Devilishly quick...
I got this deadly little lighter which is lovely and red, and has a little light on the end which is red and scares the crap out of babies. It´s great. And refillable. And bulb-replaceable. Fantastic. I believe the bauld Dani had to crawl through the city´s red-light district to get it, and nearly got mugged on his way back by a group of Ladies of the Naiiiight.
Speaking of which, the boyfriend was on his way home from Port Olympico there the other day when he was stopped by a young Moroccan who desperately wanted to discuss football at 6am. The bright young lad justly guessed he was about to be pickpocketed and started gesticulating wildly back at the Moroccan. "Ronaldinho, Morientes, Pasportio?"he uttered in his best Spanish (I kid you not). And then "Ronaldinho, Ronaldinho?," as he deftly stuck his fingers into the young Moroccan´s pocket and lifted his wallet. The man was gobsmacked. And his felonious friends wet themselves laughing when they heard. What a friendly place this Barcelona is.
Actually, it´s starting to grow on me a bit finally. I went to a Scottish bar and and Irish bar tonight and got free drinks from both houses. Lovely. Strawberry Daiquiri or however the hell you spell it is a fine drink to have before an all-night-graveyard shift in a city-centre office. One which had just been evacutated after a bomb-threat half an hour earlier. Bee-oot-ifull!
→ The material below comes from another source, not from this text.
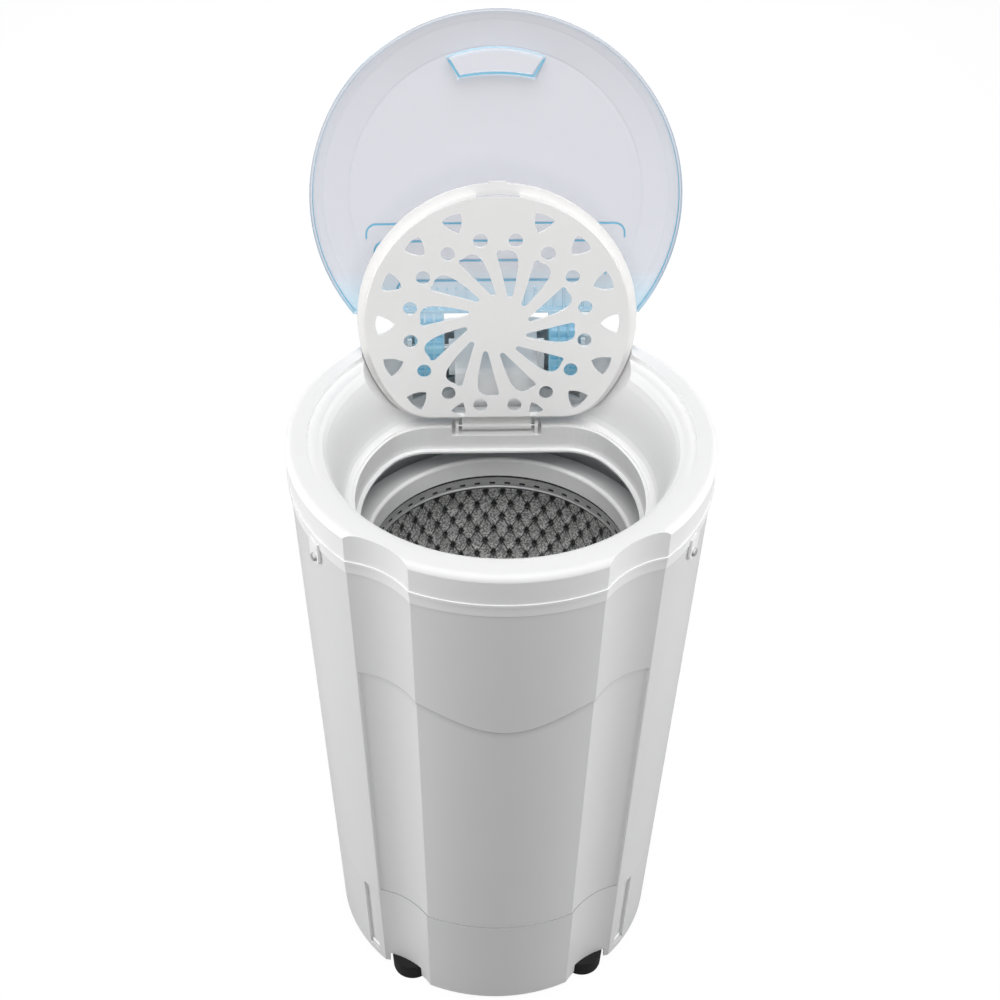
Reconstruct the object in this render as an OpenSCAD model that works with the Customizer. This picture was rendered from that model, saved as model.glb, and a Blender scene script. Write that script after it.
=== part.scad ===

Speaking of lighters and bomb-threats, on the edge of Barcelona there is a fantastic piece of pop-art, in an area called Montbau. It is a giant sculpture of a book of matches, and even has discarded matches littered around it!
Burreh, it turns out the young fella wants to return to Ireland for a month or three. Now, at 6.20 a.m. in the morning after a nightful of rolling about worrying about what the hell I am doing with my life, I don´t trust myself to due the subject justice, because:
a) I´ve no clue what I am up to in general
b) I have an abandonment complex, whilst being scared of having someone too close. Don´t try this at home folks!
c) I´ve had too many strawberry whatchamacallems to be makin´any sense any more.
So I will leave you with an auld proverb I learnt recently:
May you reach heaven half an hour before the devil realises you´re dead
(And after having learnt it off a Spaniard it turns out to be an Irish proverb!!Madness!)